Computational evaluation based case study of Schwarz-P TPMS lattice architectures for heat sink thermal performance

Abstract

High-powered electronics are particularly vulnerable to the issue of increased failure brought on by excessive heat buildup. Intricately structured heat sinks, such as triply periodic minimal surfaces, have demonstrated capabilities, but their heat transfer performance are not yet fully understood. The goal of this study is to investigate the flow and heat transfer characteristics of the Schwarz-P heat sink via computational fluid dynamics. It evaluates the impact of unit cell size and porosity on the thermal performance of the Schwarz-P heat sink. The effectiveness of Schwarz-P-structure in relation to a plate-fin heat sink is also analyzed.

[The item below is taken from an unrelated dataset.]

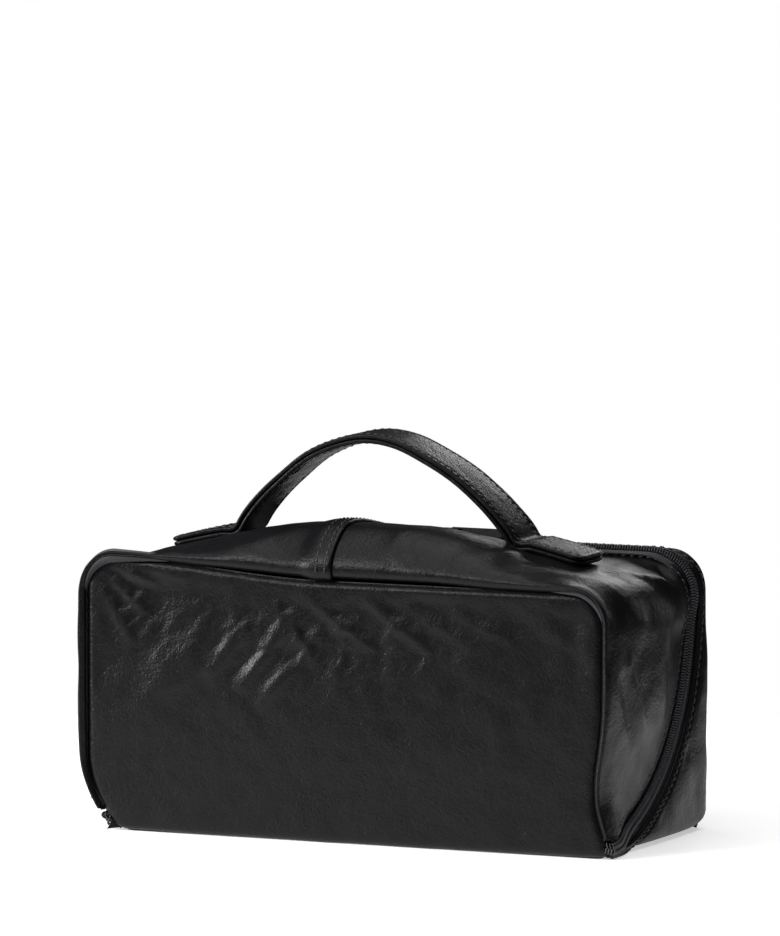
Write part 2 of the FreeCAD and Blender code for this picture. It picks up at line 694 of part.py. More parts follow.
def strap_layer(node, over, layers):
    """Some layers of the handle from tab to tab, under the layers over them."""
    sketch = doc.addObject("Sketcher::SketchObject", f"{node}_line")
    sketch.Placement.Rotation = FRONT_VIEW
    strap = 2 * size("strap_leather") + size("strap_core")
    arch, bend, crown = size("arch_radius"), size("bend_radius"), size("crown_radius")
    arch_z = size("handle_top") - arch
    crown_z = size("crest_height") - crown
    # the bend's centre is one bend radius from the arch and from the top of the tab
    gap = arch_z - crown_z
    rise = ((crown + strap + bend) ** 2 - (arch + bend) ** 2) / (2 * gap) - gap / 2
    bend_z = arch_z + rise
    bend_x = math.sqrt((arch + bend) ** 2 - rise**2)
    to_bend = angle_of(bend_x, rise)
    from_crown = angle_of(bend_x, bend_z - crown_z)
    tab = math.degrees(math.acos(size("tab_end") / (crown + strap)))
    ends, tabs = [], []
    for above in (over, over + layers):
        depth = sum(size(layer) for layer in above)
        formula = " + ".join(above) or "0"
        top = arc(sketch, (0, arch_z), arch - depth, to_bend, 180 - to_bend)
        right = arc(sketch, (bend_x, bend_z), bend + depth, 180 + to_bend, 180 + from_crown)
        left = arc(sketch, (-bend_x, bend_z), bend + depth, -from_crown, -to_bend)
        tab_right = arc(sketch, (0, crown_z), crown + strap - depth, tab, from_crown)
        tab_left = arc(sketch, (0, crown_z), crown + strap - depth, 180 - from_crown, 180 - tab)
        join(sketch, [(top, 1, right, 1), (right, 2, tab_right, 2)])
        join(sketch, [(top, 2, left, 2), (left, 1, tab_left, 1)])
        place(sketch, top, 3, "", "handle_top - arch_radius")
        fix(sketch, "Radius", f"arch_radius - ( {formula} )", top)
        for item in (right, left):
            fix(sketch, "Radius", f"bend_radius + {formula}", item)
        reach = f"( crown_radius + {STRAP} - ( {formula} ) )"
        for item, end, sign in ((tab_right, 1, ""), (tab_left, 2, "- ")):
            place(sketch, item, 3, "", "crest_height - crown_radius")
            fix(sketch, "Radius", reach, item)
            end_x = f"{sign}tab_end * {reach} / ( crown_radius + {STRAP} )"
            fix(sketch, "DistanceX", end_x, -1, 1, item, end)
        ends.append((tab_right, tab_left))
    for outer, inner, end in ((ends[0][0], ends[1][0], 1), (ends[0][1], ends[1][1], 2)):
        start = sketch.getPoint(outer, end)
        stop = sketch.getPoint(inner, end)
        edge = line(sketch, (start.x, start.y), (stop.x, stop.y))
        sketch.addConstraint(Sketcher.Constraint("Coincident", edge, 1, outer, end))
        sketch.addConstraint(Sketcher.Constraint("Coincident", edge, 2, inner, end))
        tabs.append(edge)
    layer = doc.addObject("Part::Extrusion", node)
    layer.Base = sketch
    layer.DirMode = "Custom"
    layer.Dir = ALONG_Y
    layer.Solid = True
    layer.Symmetric = True
    layer.setExpression("LengthFwd", in_sheet("handle_width"))
    layer.setExpression("Placement.Base.y", in_sheet("handle_centre"))
    return keep(layer, node)


strap_layer("handle_strap", [], ["strap_leather"])
strap_layer("handle_core", ["strap_leather"], ["strap_core"])
strap_layer("handle_underside", ["strap_leather", "strap_core"], ["strap_leather"])

backing_shell = cut("backing_shell", under_leather, under_backing)
backing_y = (
    "handle_centre - handle_width / 2 - backing_margin",
    "handle_centre + handle_width / 2 + backing_margin",
)
backing_x = {"right": ("backing_start", "backing_end"), "left": ("- backing_end", "- backing_start")}
for word, reach in backing_x.items():
    space = box(f"backing_space_{word}", reach, backing_y, ("crest_height / 2", FAR))
    keep(common(f"handle_backing_{word}", backing_shell, space), f"handle_backing_{word}")


# ---- check and write -----------------------------------------------------------------------------

doc.recompute()
for item in doc.Objects:
    for state in ("Invalid", "Error"):
        if state in item.State:
            raise RuntimeError(f"{item.Name} is {state}")
os.makedirs("parts", exist_ok=True)
for item in parts:
    shape = item.Shape
    if shape.isNull() or not shape.isValid() or not shape.Solids:
        raise RuntimeError(f"{item.Label} has no valid solid")
    shape.exportStep(f"parts/{item.Label}.step")
    print(f"{item.Label}: {len(shape.Solids)} solid, {shape.Volume:.0f} mm3")
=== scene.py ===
import json
import math

import bpy
import numpy as np
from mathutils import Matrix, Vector, noise

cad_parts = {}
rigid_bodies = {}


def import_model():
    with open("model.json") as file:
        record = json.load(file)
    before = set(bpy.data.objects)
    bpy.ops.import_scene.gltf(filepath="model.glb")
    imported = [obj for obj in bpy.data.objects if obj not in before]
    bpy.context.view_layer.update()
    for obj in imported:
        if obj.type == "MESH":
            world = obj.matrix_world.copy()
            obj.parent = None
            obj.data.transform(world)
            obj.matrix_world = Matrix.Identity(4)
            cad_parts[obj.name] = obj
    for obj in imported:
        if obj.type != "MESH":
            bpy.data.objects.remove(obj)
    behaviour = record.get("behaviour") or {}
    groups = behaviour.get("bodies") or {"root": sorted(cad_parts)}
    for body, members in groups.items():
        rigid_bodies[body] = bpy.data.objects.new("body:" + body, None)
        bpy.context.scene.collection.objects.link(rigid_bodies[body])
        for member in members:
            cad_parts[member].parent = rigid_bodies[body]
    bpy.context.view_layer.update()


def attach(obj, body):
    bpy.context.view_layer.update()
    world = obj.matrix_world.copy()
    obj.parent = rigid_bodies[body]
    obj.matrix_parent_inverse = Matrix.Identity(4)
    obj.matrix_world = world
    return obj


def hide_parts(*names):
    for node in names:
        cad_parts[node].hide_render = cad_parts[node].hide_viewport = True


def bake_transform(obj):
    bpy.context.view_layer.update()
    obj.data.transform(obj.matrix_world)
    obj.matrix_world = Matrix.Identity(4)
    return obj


# ---- Studio --------------------------------------------------------------------------------------
# A white paper sweep under wide soft light from above. Two soft boxes stand in front on the left,
# and three small ones pick out the crest, the handle and the right end. The camera stands to the
# right of the bag's back and a little above it.

bpy.ops.object.select_all(action="SELECT")
bpy.ops.object.delete()
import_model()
bpy.ops.object.select_all(action="DESELECT")
scene = bpy.context.scene
MM = 0.001  # shapes are worked out in mm, and set in m


def colour(code):
    """An sRGB hex colour as linear light."""
    parts = [int(code[i : i + 2], 16) / 255 for i in (1, 3, 5)]
    linear = [c / 12.92 if c <= 0.04045 else ((c + 0.055) / 1.055) ** 2.4 for c in parts]
    return (*linear, 1.0)


def node(tree, kind, inputs, **settings):
    """Add a node with its settings. An input is a value, or a node and the name of its output."""
    item = tree.nodes.new(kind)
    for name, value in settings.items():
        setattr(item, name, value)
    for name, value in inputs.items():
        if isinstance(value, tuple) and isinstance(value[0], bpy.types.Node):
            tree.links.new(value[0].outputs[value[1]], item.inputs[name])
        else:
            item.inputs[name].default_value = value
    return item


def material(name):
    """An empty material with its output and a principled shader."""
    item = bpy.data.materials.new(name)
    item.use_nodes = True
    item.node_tree.nodes.clear()
    shader = item.node_tree.nodes.new("ShaderNodeBsdfPrincipled")
    output = item.node_tree.nodes.new("ShaderNodeOutputMaterial")
    item.node_tree.links.new(shader.outputs["BSDF"], output.inputs["Surface"])
    return item, item.node_tree, shader


scene.view_settings.view_transform = "Standard"
scene.view_settings.look = "None"
world = bpy.data.worlds.new("studio_air")
scene.world = world
world.use_nodes = True
world.node_tree.nodes.clear()
air = world.node_tree
ray = node(air, "ShaderNodeLightPath", {})
seen = node(air, "ShaderNodeBackground", {"Color": (1, 1, 1, 1), "Strength": 1.0})
light = node(air, "ShaderNodeBackground", {"Color": colour("#dfe3ea"), "Strength": 0.05})
shares = {"Fac": (ray, "Is Camera Ray"), 1: (light, 0), 2: (seen, 0)}
both = node(air, "ShaderNodeMixShader", shares)
node(air, "ShaderNodeOutputWorld", {"Surface": (both, "Shader")})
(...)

The results indicate less tortuosity and that most of the fluid primarily flows through the central channel of the Schwarz-P heatsink. Flow separation is seen to be taking place when the fluid moves forward and confronts a change in the geometry. Flow reattachment and the development of recirculation zones are seen over a range of cross-sections. It is also noted that the thermal performance of the heat sink with the Schwarz-P structure has been enhanced compared to that of the plate-fin heat sink. This study is valuable as it outlines the relationships between the Schwarz-P heat sinks' design parameters and their thermal performance.